2020年10月20日火曜日

「回帰する『時』」

  腕時計を新しくしました。といっても、電池と革のベルトを換えただけ。8年もつと言われた電池も7年ほど経ってさすがに弱ってきて、ベルトも相当くたびれてきました。もう以前ほどの出番はない時計ですが、どうしても使い続けたい理由があります。

 この時計は入院した父に「置いていって。明日家から腕時計持ってきて」と言われて一晩貸したものですが、突起部分を押すとバックライトで光ることに気づいた父は、自分のオメガの時計を受け取らず、「これでいい」と言って使い続けました。「これがいい」ではないのが父らしいのですが、その後、私の手元に戻ってきたのを使い続けてきました。できるだけ長持ちする電池を入れてもらいたいとお願いしたところ、時計の電池は単三などとは違うらしく、時計屋のおじさんの話では電池の寿命は同じとのことでした。今度はとのくらいもつのでしょう。

 少し前に、大学時代の同級生から精密検査をしに京都の病院まで行くという話を聞きました。「信用できる医者がいない」ので、やはり大学時代の同級生で、何故かその後医学部に入り直して医者になった親友に診てもらうとのことでした。体調という極秘事項は知り合いに知られたくない人も多いはずですが、それを調べてもらうとはよほど仲がいいのでしょう。検査入院と聞いて、「暇だったら読んで」と以前書いた書き物を渡したところ、持参して読んでくれただけでなく、主治医の同級生にも表紙だけ見せたと聞かされました。タイトルだけ見せて「これ、誰が書いたと思う?」と聞いたところ、「これは~川辺野さんあたりかな」との答えがあったそうで、それを聞いて私はじんわりとうれしくなりました。その同級生とはたぶん一、二度しか話したことがなく、私のことを覚えていてくれているだけでも有難いのに、ほとんど「隠れ切支丹」として過ごしていたつもりだった私は、そうでもなかったのかもと思えてうれしかったのです。あまっさえ、「『俺も読みたい』って言ってたから、読み終わったら送る」というメールが来たので、もちろん私からすぐに送ることにしました。検査入院の結果は何事もなかったようで、本当に良かったなと思いました。

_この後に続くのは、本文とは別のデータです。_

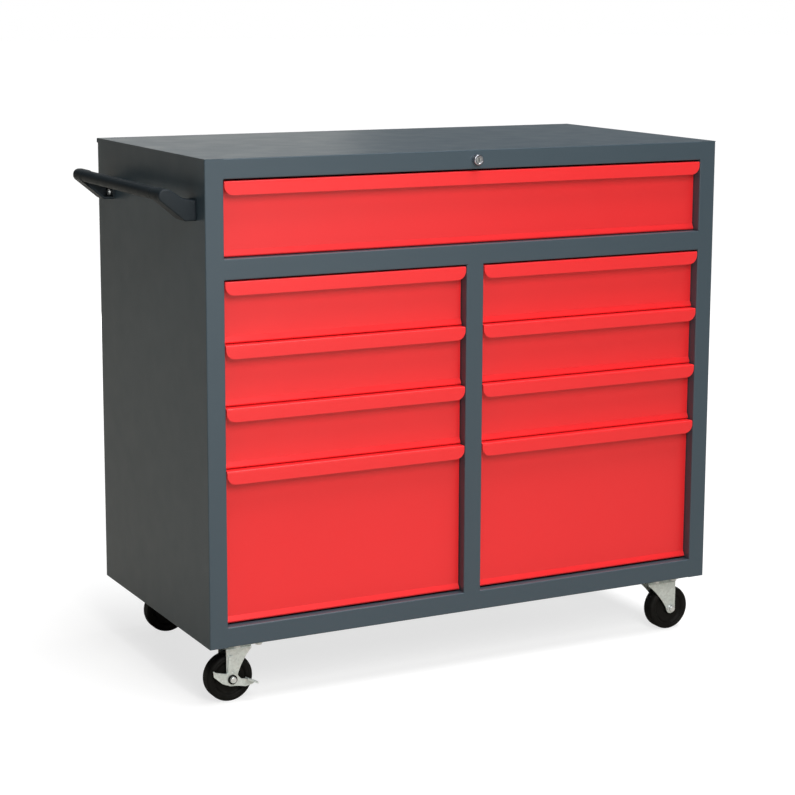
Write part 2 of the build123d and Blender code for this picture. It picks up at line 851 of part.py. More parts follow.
# Corner names: front or rear, left or right. Two casters on one diagonal carry brakes.
plates = []
bolts = []
for corner, (x, y) in zip(("front_left", "front_right", "rear_left", "rear_right"), kingpins()):
    braked = corner in braked_corners
    trails_left = corner in left_trailing_corners
    plates += [caster_plate(x, y), caster_kingpin(x, y)]
    bolts += [caster_bolt(bx, by) for bx, by in bolt_places(x, y)]
    fork = fork_shape(braked_lead if braked else plain_lead)
    place_and_save(f"fork_{corner}", at_kingpin(fork, x, y, trails_left))
    place_and_save(f"wheel_{corner}", at_kingpin(wheel_shape(), x, y, trails_left))
    place_and_save(f"axle_{corner}", at_kingpin(axle_shape(braked), x, y, trails_left))
    if braked:
        lever = at_kingpin(lever_shape(), x, y, trails_left)
        place_and_save(f"brake_lever_{corner}", lever)
place_and_save("caster_plates", plates)
place_and_save("caster_bolts", bolts)
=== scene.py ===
import json
import math
import bmesh
import bpy
import numpy as np
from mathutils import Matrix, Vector

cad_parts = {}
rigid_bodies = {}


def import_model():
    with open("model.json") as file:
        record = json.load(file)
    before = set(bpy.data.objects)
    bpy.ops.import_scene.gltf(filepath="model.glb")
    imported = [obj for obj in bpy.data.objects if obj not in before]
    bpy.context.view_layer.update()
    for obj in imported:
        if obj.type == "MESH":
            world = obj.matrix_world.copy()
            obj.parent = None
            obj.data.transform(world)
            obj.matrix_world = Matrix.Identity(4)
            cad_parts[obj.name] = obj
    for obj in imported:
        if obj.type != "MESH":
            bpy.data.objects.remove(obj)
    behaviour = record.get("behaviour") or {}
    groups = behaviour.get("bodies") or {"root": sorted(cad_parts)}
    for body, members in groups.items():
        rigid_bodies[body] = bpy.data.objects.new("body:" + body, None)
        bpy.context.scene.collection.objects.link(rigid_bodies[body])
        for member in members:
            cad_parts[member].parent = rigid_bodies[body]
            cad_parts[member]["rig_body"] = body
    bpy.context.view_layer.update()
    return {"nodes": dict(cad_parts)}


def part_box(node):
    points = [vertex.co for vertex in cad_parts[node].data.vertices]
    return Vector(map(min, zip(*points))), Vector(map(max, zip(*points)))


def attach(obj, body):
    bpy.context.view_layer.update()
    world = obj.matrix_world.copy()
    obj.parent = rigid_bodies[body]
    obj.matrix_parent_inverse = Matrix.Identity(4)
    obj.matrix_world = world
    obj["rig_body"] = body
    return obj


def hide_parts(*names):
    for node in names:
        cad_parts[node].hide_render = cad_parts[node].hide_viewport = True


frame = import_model()
print("frame loaded:", len(frame["nodes"]), "nodes")

# Measures read from the frame.
bodyLow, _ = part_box("left_side_panel")
corner = np.array([bodyLow.x, bodyLow.y, bodyLow.z])  # the body's front left lower corner
mm = 0.001


# Millimetres from the body's corner, as the frame's metres.
def inFrame(points):
    return np.asarray(points, float) * mm + corner


# The middle of a node's box, in millimetres from the body's corner.
def nodeMiddle(nodeName):
    low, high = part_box(nodeName)
    return ((np.array(low) + np.array(high)) / 2 - corner) / mm


def nodesNamed(start):
    return [name for name in frame["nodes"] if name.startswith(start)]


# A corner's name as it stands inside a piece's name: front_left becomes FrontLeft.
def joinedName(cornerName):
    return cornerName.title().replace("_", "")


def linkObject(name, data):
    thing = bpy.data.objects.new(name, data)
    bpy.context.scene.collection.objects.link(thing)
    return thing


# Camera.
cameraLook = {
    "place": (-1.85506, -3.61305, 1.28876),
    "tilt": (80.0626, -0.3607, -28.1769),  # degrees about X, Y, Z
    "lens": 95.13,
    "sensor": 36.0,
    "shiftX": -0.0409,
    "shiftY": -0.0597,
    "farClip": 100.0,
}


def makeCamera(look):
    data = bpy.data.cameras.new("studioCamera")
    data.lens = look["lens"]
    data.sensor_width = look["sensor"]
    data.shift_x = look["shiftX"]
    data.shift_y = look["shiftY"]
    data.clip_end = look["farClip"]
    camera = linkObject("studioCamera", data)
    camera.location = look["place"]
    camera.rotation_euler = [math.radians(a) for a in look["tilt"]]
    bpy.context.scene.camera = camera


# Floor, world and lights.
studio = {
    "floorSize": 80.0,
    "floorColour": (0.35, 0.35, 0.35),
    "floorRoughness": 0.9,
    "floorGlow": 0.72,  # keeps the shadows on the floor pale
    "bounceColour": (0.44, 0.42, 0.375),  # what the floor gives back to the cabinet
    "roomColour": (0.90, 0.96, 1.0),
    "roomStrength": 0.03,
    "backdropStrength": 1.0,  # how bright the room looks straight behind the cabinet
    "overhead": {"strength": 2.8, "spread": 32.0, "from": (0.16, -0.20, 0.96)},
    "lamps": {
        # place, target, width, height, power, colour
        "frontSoftbox": ((-0.7, -3.0, 2.4), (-0.95, 0.0, 0.2), 1.3, 1.7, 78.0, (1.0, 0.985, 0.97)),
        "frontCard": ((0.35, -3.2, 0.65), (0.1, 0.0, 0.4), 1.8, 1.0, 8.0, (1.0, 0.99, 0.98)),
        "backSoftbox": ((0.7, 4.0, 1.7), (-0.2, 0.0, 0.9), 2.2, 1.4, 7.5, (1.0, 0.95, 0.86)),
        "horizonCard": ((2.6, 4.4, 1.3), (0.3, 0.0, 0.9), 5.5, 1.6, 14.5, (1.0, 1.0, 1.0)),
        "rearCard": ((0.9, 4.2, 0.45), (0.0, 0.0, 0.5), 2.4, 0.8, 34.0, (1.0, 1.0, 1.0)),
        "rightSoftbox": ((4.4, 1.6, 1.8), (0.0, 0.0, 0.5), 2.4, 2.0, 40.0, (0.98, 0.99, 1.0)),
    },
}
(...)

 最近、ラジオを聞いていて思わず耳をそばだてたのは日本学術会議のニュースでした。推薦から外された六人として子どもの頃から知っている人の名が流れたからです。震災後、まだ再建前の福島教会を訪ねてくれ、四十数年前と全く変わらぬご様子でした。こういう人がこの世からはじかれてしまうのだなと受け止めました。残念ではあるけれど、むしろこれまで変わらず歩んでこられたことを寿ぐべきなのだと思います。自らの内に自らの考えと異なる視点を持つ人々を内包する包容力のない国家は滅びます。夏目漱石は『三四郎』の中で、上京する車内での会話として、日露戦争が終わって「これからは日本もだんだん発展するでしょう」という三四郎に対して、にべもなく相手の男に「滅びるね」と言わせています。これが 1908(明治41)年のことです。

 このところ記憶がどんどん回帰していく気がします。最近のことは思い出せないのに、十年前、三十年前、五十年前と記憶が飛んで、遠い遠い昔へと遡っていくのです。昔を想起させる出来事が起こったのは事実ですが、脳の老化と関わりがあるに違いありません。個人的には楽しい記憶ですが、世界の在り方としてはどうでしょうか。

かつてあったことは、これからもあり/かつて起こったことは、これからも起こる。太陽の下、新しいものは何ひとつない。  (コヘレトの言葉1章9節)

 まことに、「なんという空しさ/なんという空しさ、すべては空しい(コヘレトの言葉1章2節)」のです。